Fractions Transformation and Dissipation Mechanism of Dechlorane Plus in the Rhizosphere of the Soil–Plant System

The fractions transformation and dissipation mechanism of Dechlorane Plus (DP) in the rhizosphere of soil–plant system were investigated and characterized by a 150-day experiment using a rhizobox system. The depuration, accumulation, and translocation of DP in rice plants were observed. The contributions of plant uptake, microbial degradation, and bound-residue formation to DP dissipation under the rhizosphere effect were modeled and quantified. The gradients of DP concentrations correlated well with microbial biomass in the rhizosphere (R2 = 0.898). The rhizosphere facilitated the bioavailability of DP (excitation) and modified the bound-residue formation of DP (aging). DP concentrations in roots were positively correlated with the labile fraction of DP in soil (R2 = 0.852–0.961). There were spatiotemporal variations in the DP fractions.
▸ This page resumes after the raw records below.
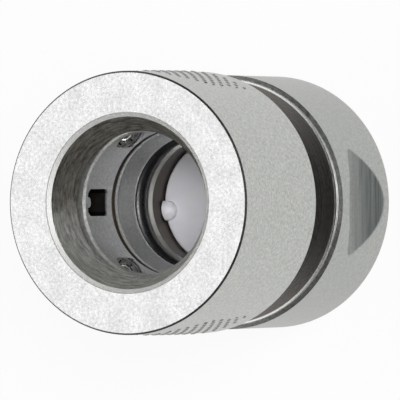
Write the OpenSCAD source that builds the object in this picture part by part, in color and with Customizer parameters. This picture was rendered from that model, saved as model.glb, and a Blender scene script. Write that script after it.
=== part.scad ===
// Socket half of a push-in liquid quick coupling with a ball lock and an automatic shut-off valve.
// It stands on its threaded rear face, with the mouth upwards and the two wrench flats facing -Y and +Y.
// Turned profiles are lists of [radius, depth], where depth is measured from the mouth face downwards.

/* [Sleeve] */
// Length of the whole coupling, from the mouth face to the rear face
length = 45; // [43:0.5:60]
// Outside diameter of the sleeve at its front
sleeve_d = 34; // [33.6:0.1:36]
// Length of the sleeve
sleeve_len = 21.1; // [20.4:0.1:22.6]
// How much the sleeve's radius grows towards its rear edge
sleeve_flare = 0.12; // [0:0.01:0.2]
// Wall of the sleeve round its spring
sleeve_wall = 1.5; // [1.2:0.05:1.6]
// Chamfer on the sleeve's outer front edge
front_chamfer = 0.22; // [0.1:0.02:0.4]
// Chamfer on the sleeve's outer rear edge
rear_chamfer = 0.3; // [0.1:0.05:0.5]
// Diameter of the mouth's cone just behind its chamfer
mouth_d = 22.2; // [21:0.1:22.6]
// Width of the polished chamfer round the mouth
mouth_chamfer = 0.5; // [0.3:0.02:0.8]
// Depth of the chamfer round the mouth
mouth_chamfer_depth = 0.45; // [0.2:0.05:0.8]
// Diameter of the throat, the narrow end of the mouth's cone
throat_d = 18.6; // [18:0.1:19]
// Depth of the lip behind the mouth face
lip_len = 4.2; // [3.6:0.1:4.6]
// Distance that the sleeve is pulled back to let the plug go
sleeve_travel = 2.5; // [2:0.1:2.8]
// Length of the land that holds the balls in
land_len = 1.6; // [1:0.1:2]
// Thickness of the ring that keeps the sleeve on
snap_ring_t = 0.75; // [0.6:0.05:0.9]
// Radial width of the ring that keeps the sleeve on
snap_ring_w = 1.25; // [1:0.05:1.4]
// Depth of that ring's groove into the sleeve
snap_groove = 0.7; // [0.5:0.05:0.9]
// Part of the sleeve behind that ring's groove
snap_lip = 0.6; // [0.4:0.05:0.8]

/* [Socket body] */
// Diameter of the cage's bore, which takes the plug
cage_bore_d = 19.2; // [19:0.1:19.8]
// Wall of the cage
cage_wall = 3.85; // [3.6:0.05:4.1]
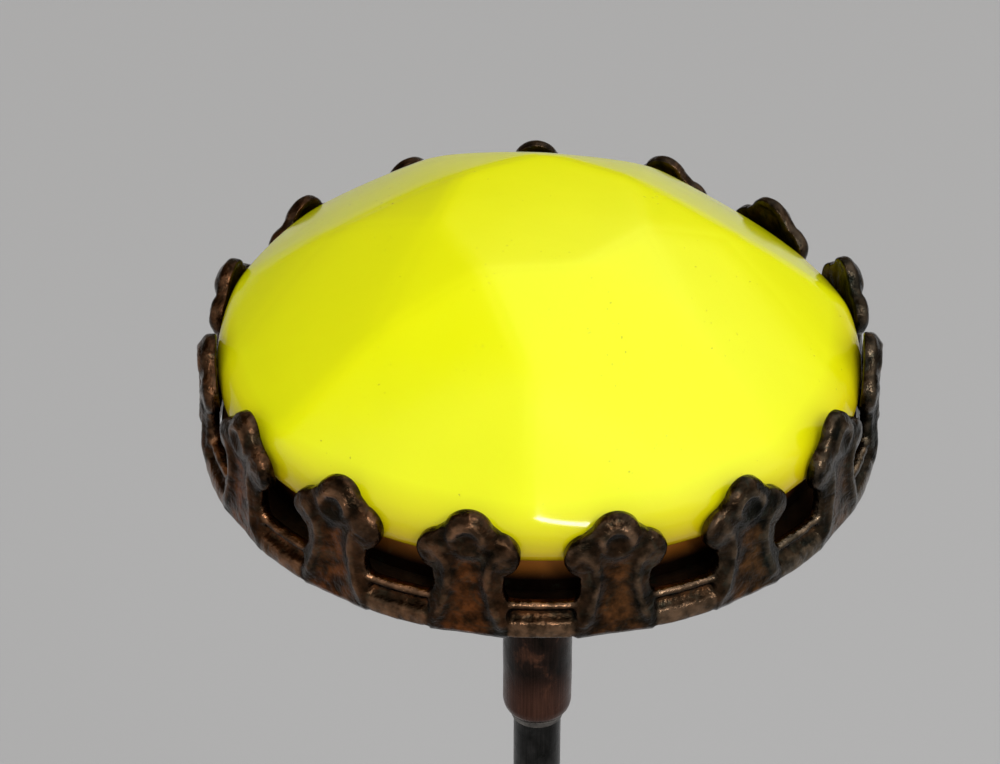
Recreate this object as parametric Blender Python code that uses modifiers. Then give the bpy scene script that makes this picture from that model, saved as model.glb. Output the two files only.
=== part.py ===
"""Hat pin: a faceted glass stone held in a pronged crown, on a ferrule and a long pointed stem.

Metres, +Z up along the pin, head on top, -Y at the front. The origin is on the pin's axis, where the stem
leaves the ferrule's mouth. Every piece is its own object, named for what it is.
"""
import math

import bmesh
import bpy
from mathutils import Matrix, Vector

MM = 0.001
CLEARANCE = 0.03 * MM       # left between pieces that touch
OVERALL_LENGTH = 150 * MM   # top of the stone to the stem's point

# Stem and ferrule
STEM_RADIUS = 0.71 * MM
POINT_LENGTH = 14 * MM
POINT_RADIUS = 0.09 * MM
POINT_STEPS = 8
RIVET_RADIUS = 1.15 * MM
RIVET_CROWN_RADIUS = 0.80 * MM
RIVET_SEAT_RADIUS = 1.03 * MM
RIVET_HEIGHT = 0.40 * MM
FERRULE_RADIUS = 1.03 * MM
FERRULE_CHAMFER = 0.32 * MM         # the turned-in lower end
SHOULDER_RADIUS = 0.99 * MM
SHOULDER_HEIGHT = 0.14 * MM
MOUTH_RADIUS = 0.90 * MM
MOUTH_SOLDER_LENGTH = 0.30 * MM
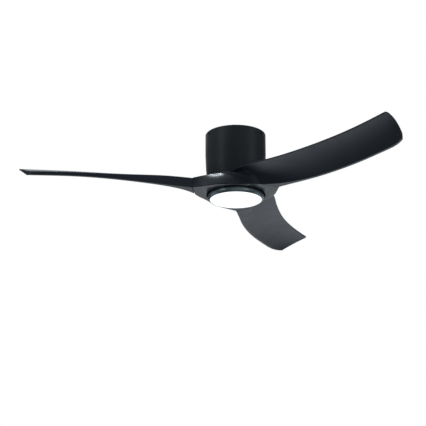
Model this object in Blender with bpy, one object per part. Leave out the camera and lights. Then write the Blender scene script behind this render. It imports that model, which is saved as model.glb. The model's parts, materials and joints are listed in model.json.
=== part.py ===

Dissolved and soil organic carbon were important influences on fraction transformation. Contributions to total DP dissipation were in the following ranges: microbial degradation (8.33–54.14%), bound-residue formation (3.64–16.43%), and plant uptake (0.54–3.85%). With all of these processes operating, the half-life of DP in the rhizosphere was 105 days. The stereoselectivity of DP isomers in both rice and DP fractions in soil were observed, suggesting a link between stereoselective bioaccumulation of DP in terrestrial organisms and dissipation pathways in soil.